* _WHAT TO DO_:
In the listing that follows, locate the line containing "The build123d and" and the line containing "closed_cols=closed, cap_ends=not full)". Retype exactly those two lines and every line between them, and nothing more.

* _DATASET EXCERPTS_:

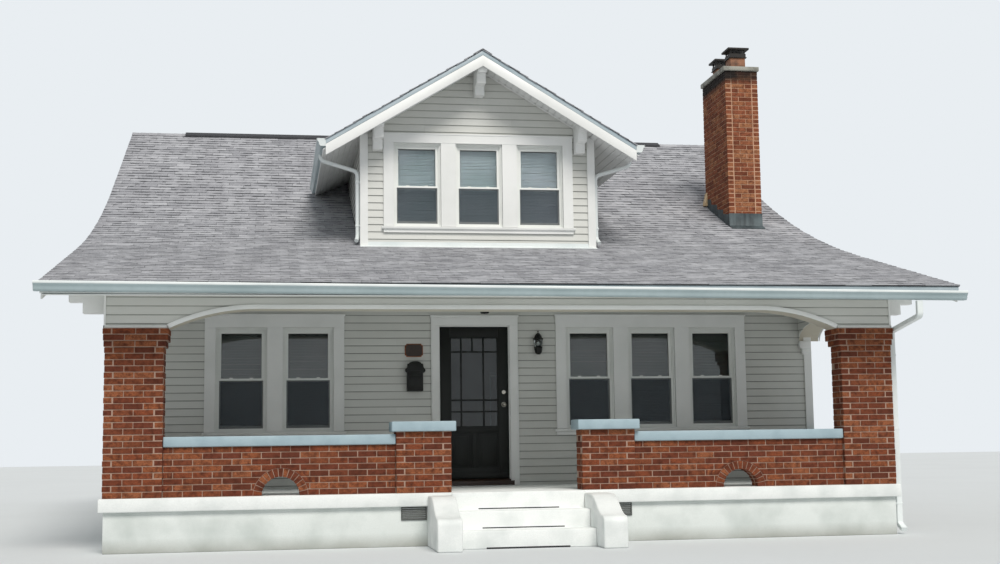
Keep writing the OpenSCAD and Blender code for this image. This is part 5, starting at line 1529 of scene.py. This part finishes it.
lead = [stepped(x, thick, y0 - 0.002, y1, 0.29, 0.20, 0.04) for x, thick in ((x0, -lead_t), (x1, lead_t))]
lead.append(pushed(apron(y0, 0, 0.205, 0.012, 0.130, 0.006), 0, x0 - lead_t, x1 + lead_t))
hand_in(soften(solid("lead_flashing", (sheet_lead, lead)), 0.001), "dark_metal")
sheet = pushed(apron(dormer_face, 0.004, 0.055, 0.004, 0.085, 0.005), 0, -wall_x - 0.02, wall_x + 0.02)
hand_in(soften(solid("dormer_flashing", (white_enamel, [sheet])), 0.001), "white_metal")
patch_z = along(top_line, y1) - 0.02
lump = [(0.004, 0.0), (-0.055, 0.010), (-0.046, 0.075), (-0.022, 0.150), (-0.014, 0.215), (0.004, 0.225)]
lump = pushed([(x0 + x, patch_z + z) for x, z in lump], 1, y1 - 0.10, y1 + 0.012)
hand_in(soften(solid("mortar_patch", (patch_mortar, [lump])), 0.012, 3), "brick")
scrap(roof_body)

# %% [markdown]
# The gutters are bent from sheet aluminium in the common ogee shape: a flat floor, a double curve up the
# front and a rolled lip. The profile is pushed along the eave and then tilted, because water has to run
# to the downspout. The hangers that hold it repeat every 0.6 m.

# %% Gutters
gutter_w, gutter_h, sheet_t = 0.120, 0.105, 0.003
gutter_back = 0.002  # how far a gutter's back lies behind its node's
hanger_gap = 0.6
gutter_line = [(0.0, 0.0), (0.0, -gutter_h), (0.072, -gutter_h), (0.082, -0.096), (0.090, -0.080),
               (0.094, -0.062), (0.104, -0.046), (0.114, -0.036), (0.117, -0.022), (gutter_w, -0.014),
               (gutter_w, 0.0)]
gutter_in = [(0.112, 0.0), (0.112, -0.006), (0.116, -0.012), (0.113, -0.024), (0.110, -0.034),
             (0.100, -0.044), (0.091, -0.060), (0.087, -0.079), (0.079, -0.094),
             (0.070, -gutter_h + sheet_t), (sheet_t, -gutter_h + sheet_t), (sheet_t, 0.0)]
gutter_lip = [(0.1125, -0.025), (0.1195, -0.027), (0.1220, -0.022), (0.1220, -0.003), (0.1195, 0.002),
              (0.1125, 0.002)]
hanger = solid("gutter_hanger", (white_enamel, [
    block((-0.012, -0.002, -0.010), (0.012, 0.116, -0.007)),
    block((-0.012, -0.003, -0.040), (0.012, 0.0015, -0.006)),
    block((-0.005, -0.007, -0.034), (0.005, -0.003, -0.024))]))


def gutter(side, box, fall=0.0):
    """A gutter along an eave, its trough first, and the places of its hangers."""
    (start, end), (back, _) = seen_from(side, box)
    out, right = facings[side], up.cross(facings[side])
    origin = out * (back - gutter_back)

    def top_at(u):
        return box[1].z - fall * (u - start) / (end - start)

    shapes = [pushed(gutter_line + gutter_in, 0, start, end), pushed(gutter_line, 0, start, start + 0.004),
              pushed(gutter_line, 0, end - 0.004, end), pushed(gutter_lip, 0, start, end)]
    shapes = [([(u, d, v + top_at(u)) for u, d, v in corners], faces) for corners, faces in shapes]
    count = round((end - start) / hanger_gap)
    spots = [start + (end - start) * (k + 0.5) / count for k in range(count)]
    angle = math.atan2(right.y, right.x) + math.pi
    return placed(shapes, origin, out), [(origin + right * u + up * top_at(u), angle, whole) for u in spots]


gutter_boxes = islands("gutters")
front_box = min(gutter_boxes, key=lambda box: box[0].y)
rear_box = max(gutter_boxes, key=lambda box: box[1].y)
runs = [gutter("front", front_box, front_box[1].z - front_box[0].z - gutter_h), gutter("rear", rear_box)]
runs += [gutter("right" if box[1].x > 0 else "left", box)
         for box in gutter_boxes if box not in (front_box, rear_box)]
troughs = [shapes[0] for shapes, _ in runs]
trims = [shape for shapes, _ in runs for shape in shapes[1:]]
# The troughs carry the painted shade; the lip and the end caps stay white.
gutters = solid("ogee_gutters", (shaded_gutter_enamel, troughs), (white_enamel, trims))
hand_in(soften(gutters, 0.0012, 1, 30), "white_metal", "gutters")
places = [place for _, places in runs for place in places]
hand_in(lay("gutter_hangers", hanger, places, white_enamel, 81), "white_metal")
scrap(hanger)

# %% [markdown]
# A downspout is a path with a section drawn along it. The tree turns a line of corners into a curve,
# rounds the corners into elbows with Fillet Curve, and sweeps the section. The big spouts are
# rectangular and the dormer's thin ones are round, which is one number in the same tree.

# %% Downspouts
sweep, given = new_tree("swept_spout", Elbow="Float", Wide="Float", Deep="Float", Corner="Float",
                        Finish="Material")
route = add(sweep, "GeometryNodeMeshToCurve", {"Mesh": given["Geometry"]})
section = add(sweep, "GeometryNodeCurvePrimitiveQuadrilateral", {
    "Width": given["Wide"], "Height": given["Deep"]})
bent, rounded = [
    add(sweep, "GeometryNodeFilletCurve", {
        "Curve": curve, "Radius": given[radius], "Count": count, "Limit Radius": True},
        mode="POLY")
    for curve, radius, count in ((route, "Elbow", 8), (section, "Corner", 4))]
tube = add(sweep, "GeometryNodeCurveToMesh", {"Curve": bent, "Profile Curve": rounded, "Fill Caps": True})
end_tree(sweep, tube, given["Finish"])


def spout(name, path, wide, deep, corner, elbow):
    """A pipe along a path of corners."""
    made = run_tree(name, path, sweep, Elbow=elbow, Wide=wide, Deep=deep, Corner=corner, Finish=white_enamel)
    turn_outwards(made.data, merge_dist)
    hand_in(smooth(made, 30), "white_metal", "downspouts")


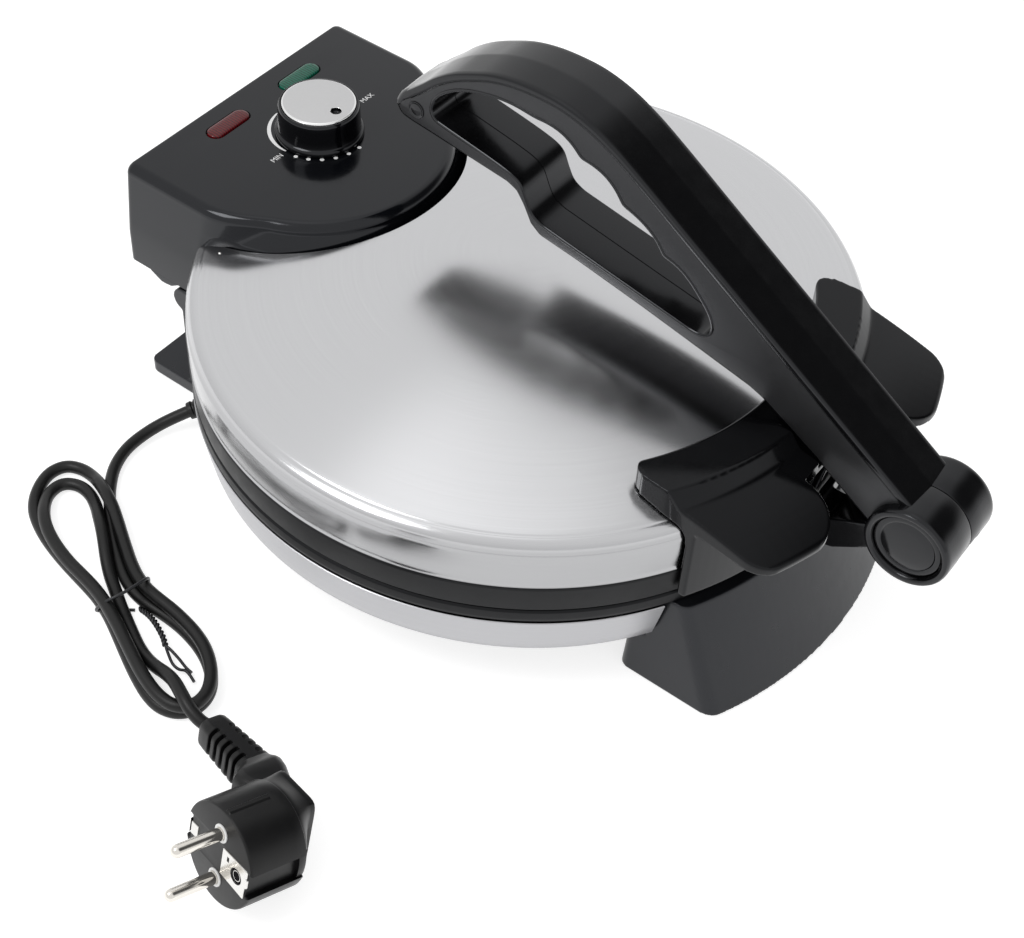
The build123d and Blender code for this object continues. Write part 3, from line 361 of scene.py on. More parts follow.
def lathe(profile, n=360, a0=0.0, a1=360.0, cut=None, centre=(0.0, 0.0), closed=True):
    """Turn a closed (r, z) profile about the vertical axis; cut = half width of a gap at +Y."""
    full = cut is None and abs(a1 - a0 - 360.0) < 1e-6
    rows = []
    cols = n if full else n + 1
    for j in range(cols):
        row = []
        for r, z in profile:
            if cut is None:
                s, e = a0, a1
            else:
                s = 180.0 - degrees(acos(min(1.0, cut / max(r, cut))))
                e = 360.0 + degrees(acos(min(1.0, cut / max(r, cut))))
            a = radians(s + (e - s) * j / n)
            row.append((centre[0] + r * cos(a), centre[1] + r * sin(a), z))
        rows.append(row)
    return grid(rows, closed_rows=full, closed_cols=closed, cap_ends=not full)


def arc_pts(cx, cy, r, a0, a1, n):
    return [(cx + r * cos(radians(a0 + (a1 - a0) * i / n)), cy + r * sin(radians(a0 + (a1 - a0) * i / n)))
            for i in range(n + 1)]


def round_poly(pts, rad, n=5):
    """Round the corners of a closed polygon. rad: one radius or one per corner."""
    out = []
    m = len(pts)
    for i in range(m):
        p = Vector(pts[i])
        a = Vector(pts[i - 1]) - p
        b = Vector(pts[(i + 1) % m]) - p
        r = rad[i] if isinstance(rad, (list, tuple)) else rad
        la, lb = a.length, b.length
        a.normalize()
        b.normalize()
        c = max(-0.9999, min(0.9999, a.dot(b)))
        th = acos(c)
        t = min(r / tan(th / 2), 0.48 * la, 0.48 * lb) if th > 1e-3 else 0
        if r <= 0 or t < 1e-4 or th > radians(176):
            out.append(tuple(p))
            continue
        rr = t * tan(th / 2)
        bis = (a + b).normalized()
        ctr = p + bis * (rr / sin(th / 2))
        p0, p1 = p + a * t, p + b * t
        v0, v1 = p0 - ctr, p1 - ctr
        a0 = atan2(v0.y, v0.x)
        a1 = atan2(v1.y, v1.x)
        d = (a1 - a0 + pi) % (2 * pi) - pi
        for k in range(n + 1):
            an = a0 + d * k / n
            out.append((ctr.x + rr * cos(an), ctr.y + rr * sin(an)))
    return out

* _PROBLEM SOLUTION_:
The build123d and Blender code for this object continues. Write part 3, from line 361 of scene.py on. More parts follow.
def lathe(profile, n=360, a0=0.0, a1=360.0, cut=None, centre=(0.0, 0.0), closed=True):
    """Turn a closed (r, z) profile about the vertical axis; cut = half width of a gap at +Y."""
    full = cut is None and abs(a1 - a0 - 360.0) < 1e-6
    rows = []
    cols = n if full else n + 1
    for j in range(cols):
        row = []
        for r, z in profile:
            if cut is None:
                s, e = a0, a1
            else:
                s = 180.0 - degrees(acos(min(1.0, cut / max(r, cut))))
                e = 360.0 + degrees(acos(min(1.0, cut / max(r, cut))))
            a = radians(s + (e - s) * j / n)
            row.append((centre[0] + r * cos(a), centre[1] + r * sin(a), z))
        rows.append(row)
    return grid(rows, closed_rows=full, closed_cols=closed, cap_ends=not full)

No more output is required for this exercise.